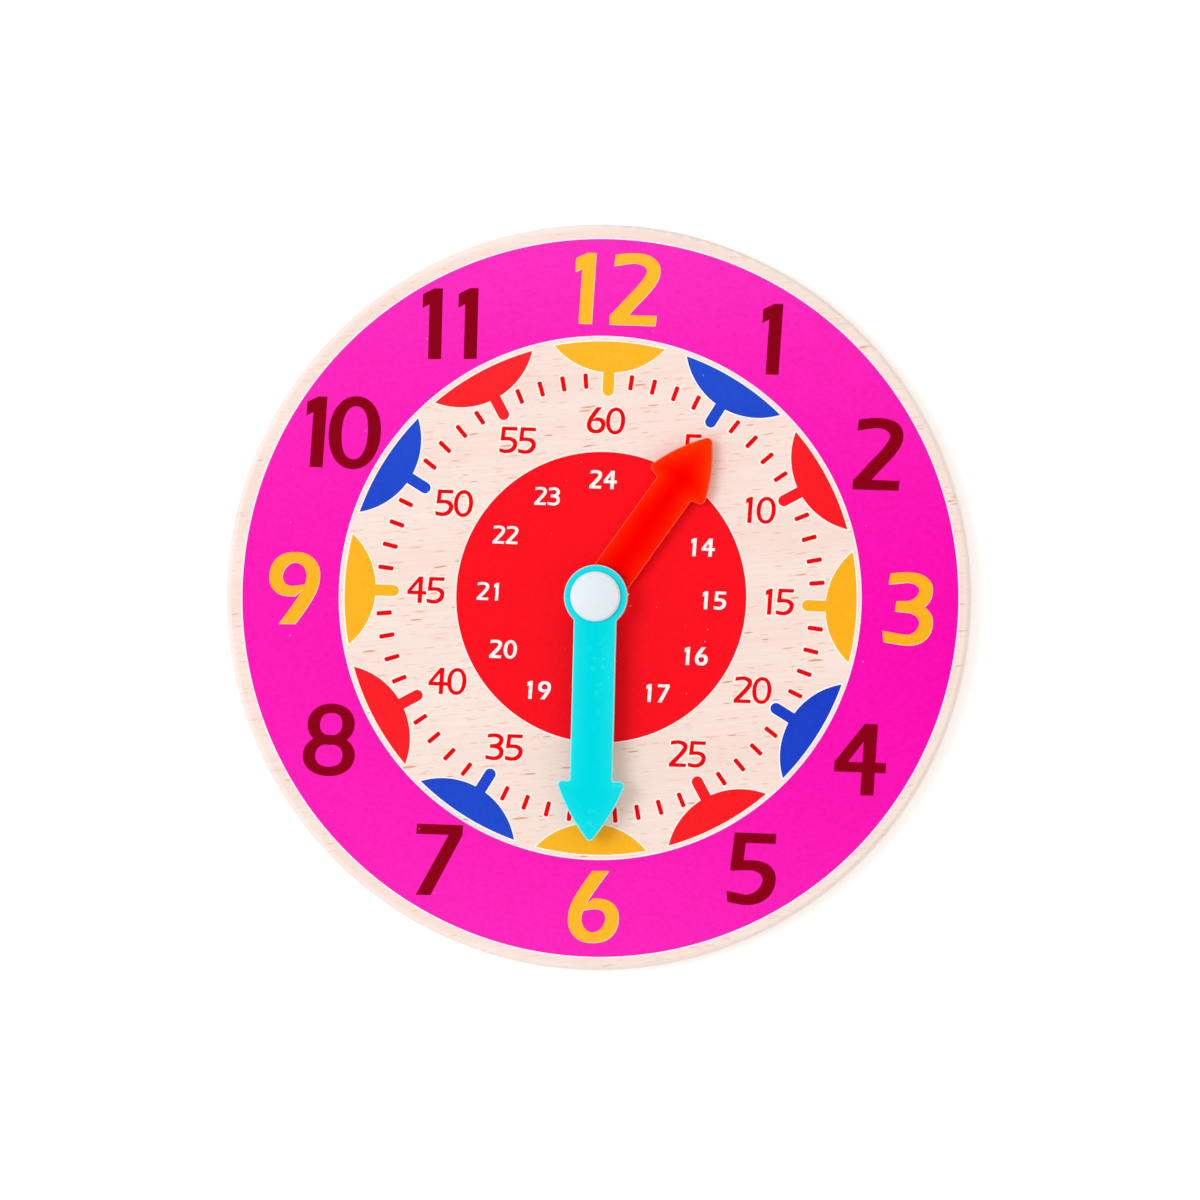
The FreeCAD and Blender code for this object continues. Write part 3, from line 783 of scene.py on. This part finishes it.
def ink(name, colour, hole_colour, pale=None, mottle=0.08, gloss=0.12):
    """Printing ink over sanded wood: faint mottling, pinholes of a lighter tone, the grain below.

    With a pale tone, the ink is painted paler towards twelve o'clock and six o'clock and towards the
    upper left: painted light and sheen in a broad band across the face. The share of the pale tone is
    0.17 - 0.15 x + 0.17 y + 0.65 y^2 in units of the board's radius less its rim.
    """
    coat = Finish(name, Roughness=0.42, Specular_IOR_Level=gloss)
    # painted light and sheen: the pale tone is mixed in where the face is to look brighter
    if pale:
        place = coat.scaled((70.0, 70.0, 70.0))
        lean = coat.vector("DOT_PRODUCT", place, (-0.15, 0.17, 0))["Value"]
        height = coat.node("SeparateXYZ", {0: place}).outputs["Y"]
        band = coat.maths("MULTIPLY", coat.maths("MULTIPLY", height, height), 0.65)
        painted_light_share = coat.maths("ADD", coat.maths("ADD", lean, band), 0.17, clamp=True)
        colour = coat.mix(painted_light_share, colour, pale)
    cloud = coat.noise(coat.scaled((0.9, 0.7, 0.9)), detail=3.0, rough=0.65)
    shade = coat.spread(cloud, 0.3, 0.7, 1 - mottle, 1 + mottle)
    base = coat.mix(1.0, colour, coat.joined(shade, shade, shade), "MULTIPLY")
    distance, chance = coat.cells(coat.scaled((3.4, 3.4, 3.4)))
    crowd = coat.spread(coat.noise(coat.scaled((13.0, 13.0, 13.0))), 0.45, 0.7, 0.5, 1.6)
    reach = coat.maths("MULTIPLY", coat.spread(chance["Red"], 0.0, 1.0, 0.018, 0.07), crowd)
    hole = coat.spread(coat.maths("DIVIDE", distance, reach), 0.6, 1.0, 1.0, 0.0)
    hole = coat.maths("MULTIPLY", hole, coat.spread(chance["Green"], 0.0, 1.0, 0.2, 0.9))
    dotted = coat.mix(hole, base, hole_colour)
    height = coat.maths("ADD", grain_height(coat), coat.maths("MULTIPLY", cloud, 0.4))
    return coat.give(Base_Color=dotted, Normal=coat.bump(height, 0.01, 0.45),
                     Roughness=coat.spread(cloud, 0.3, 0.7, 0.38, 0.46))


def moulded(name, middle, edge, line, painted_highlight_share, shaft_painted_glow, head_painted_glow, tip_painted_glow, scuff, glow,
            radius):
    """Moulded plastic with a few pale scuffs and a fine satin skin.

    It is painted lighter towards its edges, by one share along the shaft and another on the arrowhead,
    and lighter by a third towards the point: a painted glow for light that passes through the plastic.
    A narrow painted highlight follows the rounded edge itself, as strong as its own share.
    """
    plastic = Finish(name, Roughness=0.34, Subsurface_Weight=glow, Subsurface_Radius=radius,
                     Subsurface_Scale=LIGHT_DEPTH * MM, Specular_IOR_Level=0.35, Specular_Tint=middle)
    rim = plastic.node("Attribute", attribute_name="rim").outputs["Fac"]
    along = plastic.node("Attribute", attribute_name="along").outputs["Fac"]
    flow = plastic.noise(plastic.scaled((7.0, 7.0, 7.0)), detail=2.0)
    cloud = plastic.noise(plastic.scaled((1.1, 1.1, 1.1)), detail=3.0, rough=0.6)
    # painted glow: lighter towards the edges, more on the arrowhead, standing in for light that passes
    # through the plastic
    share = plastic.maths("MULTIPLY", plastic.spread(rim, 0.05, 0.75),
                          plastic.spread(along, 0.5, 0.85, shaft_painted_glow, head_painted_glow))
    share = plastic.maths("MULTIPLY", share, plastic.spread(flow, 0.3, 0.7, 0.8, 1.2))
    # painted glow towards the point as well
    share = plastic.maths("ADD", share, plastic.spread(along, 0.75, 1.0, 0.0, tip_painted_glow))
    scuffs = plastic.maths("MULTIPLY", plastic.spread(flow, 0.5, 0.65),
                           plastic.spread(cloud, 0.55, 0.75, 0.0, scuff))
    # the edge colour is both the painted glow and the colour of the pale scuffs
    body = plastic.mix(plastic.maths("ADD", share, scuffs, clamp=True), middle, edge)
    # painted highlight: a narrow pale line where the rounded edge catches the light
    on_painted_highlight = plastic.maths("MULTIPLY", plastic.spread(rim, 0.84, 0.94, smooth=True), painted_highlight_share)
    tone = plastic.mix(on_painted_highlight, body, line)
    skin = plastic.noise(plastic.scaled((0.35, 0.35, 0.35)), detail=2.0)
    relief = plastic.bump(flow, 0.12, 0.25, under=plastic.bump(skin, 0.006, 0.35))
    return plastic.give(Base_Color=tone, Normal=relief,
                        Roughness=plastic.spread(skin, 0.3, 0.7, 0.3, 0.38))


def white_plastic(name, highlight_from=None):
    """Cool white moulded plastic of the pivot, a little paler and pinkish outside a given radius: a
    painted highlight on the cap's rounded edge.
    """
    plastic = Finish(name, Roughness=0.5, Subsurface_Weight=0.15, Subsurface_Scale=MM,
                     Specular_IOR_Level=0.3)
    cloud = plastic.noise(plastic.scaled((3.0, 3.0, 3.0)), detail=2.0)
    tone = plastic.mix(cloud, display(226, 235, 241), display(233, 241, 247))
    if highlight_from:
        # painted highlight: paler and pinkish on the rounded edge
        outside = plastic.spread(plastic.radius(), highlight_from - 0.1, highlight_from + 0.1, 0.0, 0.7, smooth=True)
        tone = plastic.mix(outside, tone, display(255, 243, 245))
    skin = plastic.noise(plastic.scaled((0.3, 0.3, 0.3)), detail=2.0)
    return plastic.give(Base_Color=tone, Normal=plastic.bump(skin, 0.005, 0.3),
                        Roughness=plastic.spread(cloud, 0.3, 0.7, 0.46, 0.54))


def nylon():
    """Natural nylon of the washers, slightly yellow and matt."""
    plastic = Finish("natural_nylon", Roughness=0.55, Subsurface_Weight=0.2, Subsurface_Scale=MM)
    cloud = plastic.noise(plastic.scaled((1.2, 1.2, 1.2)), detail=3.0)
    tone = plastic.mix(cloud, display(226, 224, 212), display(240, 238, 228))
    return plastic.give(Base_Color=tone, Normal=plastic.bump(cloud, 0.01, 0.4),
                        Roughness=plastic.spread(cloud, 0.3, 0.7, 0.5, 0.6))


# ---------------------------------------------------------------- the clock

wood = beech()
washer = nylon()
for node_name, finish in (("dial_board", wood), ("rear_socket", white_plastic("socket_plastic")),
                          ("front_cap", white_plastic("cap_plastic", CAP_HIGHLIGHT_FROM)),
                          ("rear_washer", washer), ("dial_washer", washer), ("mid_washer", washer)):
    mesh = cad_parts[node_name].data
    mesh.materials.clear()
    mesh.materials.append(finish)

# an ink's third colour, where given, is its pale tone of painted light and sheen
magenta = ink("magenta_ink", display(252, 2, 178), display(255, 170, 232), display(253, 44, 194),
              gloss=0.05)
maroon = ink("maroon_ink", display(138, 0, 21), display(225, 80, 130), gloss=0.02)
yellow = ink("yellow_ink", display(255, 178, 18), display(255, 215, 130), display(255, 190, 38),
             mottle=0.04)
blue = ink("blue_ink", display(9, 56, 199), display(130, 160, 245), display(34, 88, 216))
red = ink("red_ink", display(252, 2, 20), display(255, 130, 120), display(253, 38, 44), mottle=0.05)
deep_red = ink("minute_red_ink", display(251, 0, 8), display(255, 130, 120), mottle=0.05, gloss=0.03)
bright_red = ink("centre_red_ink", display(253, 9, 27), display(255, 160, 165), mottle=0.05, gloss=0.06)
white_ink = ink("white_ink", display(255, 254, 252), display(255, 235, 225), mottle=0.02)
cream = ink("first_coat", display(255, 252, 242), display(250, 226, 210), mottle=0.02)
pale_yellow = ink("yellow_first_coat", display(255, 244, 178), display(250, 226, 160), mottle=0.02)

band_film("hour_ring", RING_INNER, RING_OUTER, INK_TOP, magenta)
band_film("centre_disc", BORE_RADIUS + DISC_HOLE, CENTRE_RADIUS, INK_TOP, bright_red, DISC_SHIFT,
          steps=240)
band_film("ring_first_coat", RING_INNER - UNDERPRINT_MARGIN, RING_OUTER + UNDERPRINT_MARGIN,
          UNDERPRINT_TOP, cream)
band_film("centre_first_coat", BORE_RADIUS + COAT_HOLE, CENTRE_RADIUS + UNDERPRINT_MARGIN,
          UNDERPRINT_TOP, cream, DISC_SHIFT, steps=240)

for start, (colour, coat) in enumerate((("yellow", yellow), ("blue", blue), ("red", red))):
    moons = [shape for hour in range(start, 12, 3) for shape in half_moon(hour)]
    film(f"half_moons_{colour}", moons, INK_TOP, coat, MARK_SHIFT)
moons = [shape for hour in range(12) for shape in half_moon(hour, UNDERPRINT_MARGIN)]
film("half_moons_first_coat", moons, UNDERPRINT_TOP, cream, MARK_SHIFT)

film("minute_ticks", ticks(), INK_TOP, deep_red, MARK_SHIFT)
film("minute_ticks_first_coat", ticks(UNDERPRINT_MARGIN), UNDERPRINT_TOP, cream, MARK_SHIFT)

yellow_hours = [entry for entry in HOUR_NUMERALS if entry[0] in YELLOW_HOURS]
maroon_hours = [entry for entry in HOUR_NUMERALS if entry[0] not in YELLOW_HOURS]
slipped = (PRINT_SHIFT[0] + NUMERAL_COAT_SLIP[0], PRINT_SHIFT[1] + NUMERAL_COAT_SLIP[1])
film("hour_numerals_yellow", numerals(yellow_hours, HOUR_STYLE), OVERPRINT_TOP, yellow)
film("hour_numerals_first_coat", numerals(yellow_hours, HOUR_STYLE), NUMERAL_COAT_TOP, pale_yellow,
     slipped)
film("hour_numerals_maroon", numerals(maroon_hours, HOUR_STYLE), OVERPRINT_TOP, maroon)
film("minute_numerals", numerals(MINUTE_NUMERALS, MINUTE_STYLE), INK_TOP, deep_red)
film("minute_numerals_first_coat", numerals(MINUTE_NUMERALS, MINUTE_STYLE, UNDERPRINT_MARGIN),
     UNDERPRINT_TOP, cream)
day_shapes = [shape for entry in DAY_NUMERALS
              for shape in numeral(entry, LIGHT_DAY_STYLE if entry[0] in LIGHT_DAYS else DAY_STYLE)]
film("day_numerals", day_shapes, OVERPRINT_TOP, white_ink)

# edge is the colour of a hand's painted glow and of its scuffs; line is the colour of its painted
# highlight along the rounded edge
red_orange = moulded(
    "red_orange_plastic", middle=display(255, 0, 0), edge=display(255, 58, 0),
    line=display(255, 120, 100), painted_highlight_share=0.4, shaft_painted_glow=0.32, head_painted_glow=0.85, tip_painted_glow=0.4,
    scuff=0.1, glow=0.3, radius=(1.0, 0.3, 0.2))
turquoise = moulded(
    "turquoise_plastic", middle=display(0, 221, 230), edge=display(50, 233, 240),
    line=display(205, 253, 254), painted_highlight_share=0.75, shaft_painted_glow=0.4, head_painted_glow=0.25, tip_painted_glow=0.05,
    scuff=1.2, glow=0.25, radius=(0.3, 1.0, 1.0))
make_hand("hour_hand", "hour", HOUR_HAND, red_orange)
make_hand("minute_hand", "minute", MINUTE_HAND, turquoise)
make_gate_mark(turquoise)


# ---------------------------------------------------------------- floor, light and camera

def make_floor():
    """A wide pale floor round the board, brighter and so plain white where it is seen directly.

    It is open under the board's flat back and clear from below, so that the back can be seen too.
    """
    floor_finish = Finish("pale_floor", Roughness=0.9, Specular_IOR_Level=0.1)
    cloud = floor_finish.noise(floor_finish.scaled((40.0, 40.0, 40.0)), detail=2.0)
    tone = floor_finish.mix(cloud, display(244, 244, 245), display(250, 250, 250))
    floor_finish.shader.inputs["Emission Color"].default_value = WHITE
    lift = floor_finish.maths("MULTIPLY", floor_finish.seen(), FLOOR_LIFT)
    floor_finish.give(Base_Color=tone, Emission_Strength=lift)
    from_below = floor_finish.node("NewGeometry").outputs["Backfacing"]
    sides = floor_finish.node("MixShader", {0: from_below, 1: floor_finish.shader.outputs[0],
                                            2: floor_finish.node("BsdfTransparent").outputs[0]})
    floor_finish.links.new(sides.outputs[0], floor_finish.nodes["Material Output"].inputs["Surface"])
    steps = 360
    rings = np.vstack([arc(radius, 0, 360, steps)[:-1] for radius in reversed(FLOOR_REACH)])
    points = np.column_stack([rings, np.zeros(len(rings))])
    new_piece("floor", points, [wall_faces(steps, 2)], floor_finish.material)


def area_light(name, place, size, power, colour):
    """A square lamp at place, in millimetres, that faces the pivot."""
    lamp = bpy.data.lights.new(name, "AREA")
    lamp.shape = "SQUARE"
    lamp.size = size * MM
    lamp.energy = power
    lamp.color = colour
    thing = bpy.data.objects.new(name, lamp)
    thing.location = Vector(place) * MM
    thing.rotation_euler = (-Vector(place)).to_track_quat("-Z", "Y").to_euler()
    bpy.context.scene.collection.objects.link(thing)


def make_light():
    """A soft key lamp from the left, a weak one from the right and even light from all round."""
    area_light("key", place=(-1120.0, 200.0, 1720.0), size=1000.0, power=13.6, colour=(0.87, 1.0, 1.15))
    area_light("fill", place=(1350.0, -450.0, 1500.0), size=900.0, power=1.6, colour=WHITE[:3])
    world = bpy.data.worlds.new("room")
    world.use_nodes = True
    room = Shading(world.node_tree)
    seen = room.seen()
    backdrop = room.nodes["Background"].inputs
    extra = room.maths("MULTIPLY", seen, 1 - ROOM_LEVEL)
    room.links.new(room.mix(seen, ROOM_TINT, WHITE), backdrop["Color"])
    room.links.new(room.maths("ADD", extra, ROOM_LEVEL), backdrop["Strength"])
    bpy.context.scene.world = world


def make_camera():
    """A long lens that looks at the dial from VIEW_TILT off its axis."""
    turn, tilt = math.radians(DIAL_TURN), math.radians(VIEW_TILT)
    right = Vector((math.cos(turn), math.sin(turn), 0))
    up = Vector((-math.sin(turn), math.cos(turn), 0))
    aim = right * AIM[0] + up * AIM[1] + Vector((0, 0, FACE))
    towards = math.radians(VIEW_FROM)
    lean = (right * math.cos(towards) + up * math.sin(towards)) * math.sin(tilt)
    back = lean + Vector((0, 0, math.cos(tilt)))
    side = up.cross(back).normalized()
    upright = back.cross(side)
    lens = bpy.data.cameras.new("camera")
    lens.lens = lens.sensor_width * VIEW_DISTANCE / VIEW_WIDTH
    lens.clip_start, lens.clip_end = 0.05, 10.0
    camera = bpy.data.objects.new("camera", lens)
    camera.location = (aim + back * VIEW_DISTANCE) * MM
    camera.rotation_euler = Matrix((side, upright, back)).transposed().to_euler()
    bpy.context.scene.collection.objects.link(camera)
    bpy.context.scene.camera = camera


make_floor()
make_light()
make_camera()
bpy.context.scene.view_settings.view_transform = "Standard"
::::::::::
Set down, without any change, only the lines from the line that holds "mesh = cad_parts[node_name].data" through the line that holds "mesh.materials.append(finish)", both lines included.

    mesh = cad_parts[node_name].data
    mesh.materials.clear()
    mesh.materials.append(finish)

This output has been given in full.